本来、旅行は観たい絶景や、食べたいご当地グルメがあったり、目的地に行く「理由」が明確にあることが多い。そのため、渡航前にエリアの情報をそもそも知っている場合や、事前に調べてからいくことがほとんどだ。その過程で出会う情報の魅力が、結果的に「動機」になっていく。しかし、観たい絶景や食べたいご当地グルメは、家ですぐに実行できるスマホのコンテンツに比べて、やはり行動を起こす「動機」としては弱いのが実情だ。

ただ一点、「友達に会いに行く」場合は一気に行動のハードルが下がるという魔力がある。ここにVFRがツーリズムの3大目的になる由縁がある。

行く理由がそもそも「友達に会いにいく」なので、旅行の理由はそれ以上でも以下でもない。エリアに心躍る魅力がなくても構わない。ただ、会いにいく。それだけなのだ。しかも不思議と身が軽くなる。さらに面白いのが、渡航先のエリアの魅力や情報に出会うタイミングが「友達に会いにいく」場合だと逆行することが多い。つまり、友達に会いに行った先ではじめて面白いスポットや体験を行うということだ。

「圏外」の情報と出会う。旅行体験として秘めた魅力

インターネットにはない、圏外の魅力と出会うことができる。これがVFRの最大の面白い要素だ。

そもそも旅行はスタンプラリー的な行動になることが多い。事前に調べて行きたいと思ったところ巡り、確認していく。着いたら写真を撮って、訪れた証を残す。

しかし、「友達に会いにいく」場合は、そもそも行きたい場所など存在しないケースもある。友達が住んでいるエリアによっては、ネットで調べても際立つスポットが見つからないというのも珍しくは無い。
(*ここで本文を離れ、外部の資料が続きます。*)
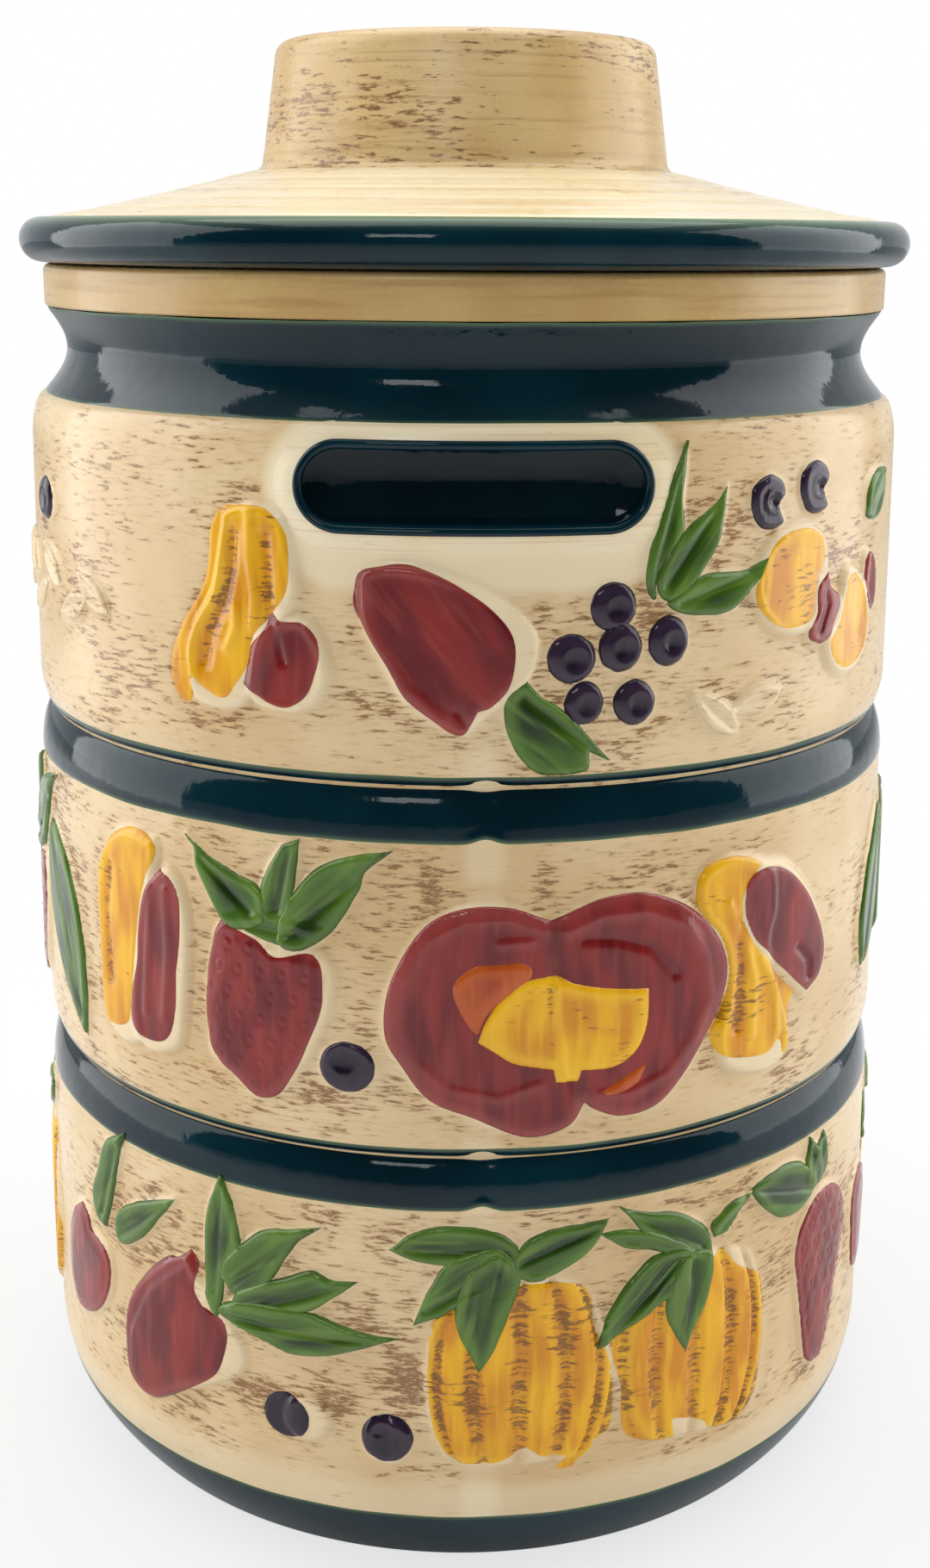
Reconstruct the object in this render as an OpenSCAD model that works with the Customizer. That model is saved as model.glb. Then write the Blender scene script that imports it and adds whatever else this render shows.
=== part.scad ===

ただ、VFRは振り返った時に「あんなに面白い場所があったのか」「また行きたいな」と記憶に残る旅になっていることが少なく無い。皆さんも、そんな体験をしたことが一度はあるのでは無いだろうか?

私も過去に、大学の先輩が住んでいるという理由だけで、ラオスとカンボジアの国境を有するタイのウボンラーチャターニー(ウボン)という場所に行ったことがある。

ネットで調べても情報がほとんどなく、タイの田舎なのかなあという印象しかなかった。しかし、実際に訪れたら、日本人が遊びでくることはほとんど無いエリアだったが、先輩の奥さんが教員として教える学校に入ってみたり、地元の市場を案内してもらったり、リアルなタイの家庭に泊めてもらい、食事を御馳走になるという体験は、本当に楽しかった。是非また行きたいと思っている。

もし先輩がウボンに住んでいなかったら一生いくことがなかったと思うと、感慨深い。まさに、友人という媒介を通じて、「圏外」の魅力に接続した瞬間だった。言い換えれば、インターネットにある薄い情報ではない、ストリートのリアルで文化的な体験をするには媒介者であり、案内人となる友達のような存在が必要ということだ。

つまり、「友達に会いにいく」旅行は、旅行のハードルを下げるだけでなく特別でユニークな旅行体験を生み出すものなのだ。

ここで深堀はしないが、我々が運営しているロコタビが5万人の海外在住日本人ネットワークを構築し、市場の小さいアウトバウンドにも関わらず20万人のユーザーの方々に登録してもらえている理由は、これまで述べたVFRの利点を機能的に活用している背景がある。ロコタビ もまだ道半ばではあるものの、引き続き「旅行とは何か」を深堀ながら、日本人の旅行体験の向上について考え貢献していきたいと思う。